▶ [Instructions for the task] For the listing underneath, give the count of lines containing the string "three" and nothing further.

— START —

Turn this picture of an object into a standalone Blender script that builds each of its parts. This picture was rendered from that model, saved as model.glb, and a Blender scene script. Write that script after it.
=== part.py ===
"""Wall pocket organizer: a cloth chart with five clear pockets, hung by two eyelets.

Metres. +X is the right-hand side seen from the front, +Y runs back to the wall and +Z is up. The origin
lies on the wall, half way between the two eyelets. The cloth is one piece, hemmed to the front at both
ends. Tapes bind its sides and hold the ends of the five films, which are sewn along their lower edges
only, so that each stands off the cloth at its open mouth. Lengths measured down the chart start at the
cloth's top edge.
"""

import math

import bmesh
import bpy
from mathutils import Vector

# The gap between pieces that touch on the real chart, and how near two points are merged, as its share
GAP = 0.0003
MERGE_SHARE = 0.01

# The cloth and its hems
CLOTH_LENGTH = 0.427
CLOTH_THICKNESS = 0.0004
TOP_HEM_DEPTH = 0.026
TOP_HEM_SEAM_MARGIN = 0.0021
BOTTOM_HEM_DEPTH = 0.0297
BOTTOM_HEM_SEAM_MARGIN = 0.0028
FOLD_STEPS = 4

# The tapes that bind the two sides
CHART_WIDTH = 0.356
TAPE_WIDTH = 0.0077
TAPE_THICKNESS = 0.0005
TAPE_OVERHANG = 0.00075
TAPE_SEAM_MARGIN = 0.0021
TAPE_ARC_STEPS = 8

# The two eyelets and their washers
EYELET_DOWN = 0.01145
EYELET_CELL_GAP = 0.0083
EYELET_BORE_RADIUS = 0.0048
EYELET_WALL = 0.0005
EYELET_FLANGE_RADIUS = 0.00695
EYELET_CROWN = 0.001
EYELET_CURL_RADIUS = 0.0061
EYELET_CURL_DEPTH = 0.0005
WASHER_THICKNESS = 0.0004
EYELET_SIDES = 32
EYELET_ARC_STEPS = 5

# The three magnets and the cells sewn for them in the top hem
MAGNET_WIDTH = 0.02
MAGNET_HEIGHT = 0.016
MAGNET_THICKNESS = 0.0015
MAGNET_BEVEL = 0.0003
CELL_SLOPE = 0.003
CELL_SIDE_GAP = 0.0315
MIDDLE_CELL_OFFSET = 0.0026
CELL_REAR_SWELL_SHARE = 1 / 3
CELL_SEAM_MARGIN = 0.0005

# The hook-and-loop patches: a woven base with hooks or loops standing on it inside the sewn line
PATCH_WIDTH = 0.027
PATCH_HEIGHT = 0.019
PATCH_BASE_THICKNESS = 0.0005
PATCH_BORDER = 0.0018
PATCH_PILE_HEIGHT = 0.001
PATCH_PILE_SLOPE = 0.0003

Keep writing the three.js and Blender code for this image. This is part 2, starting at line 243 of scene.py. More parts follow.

— END —

▶ [Result of the exercise] 2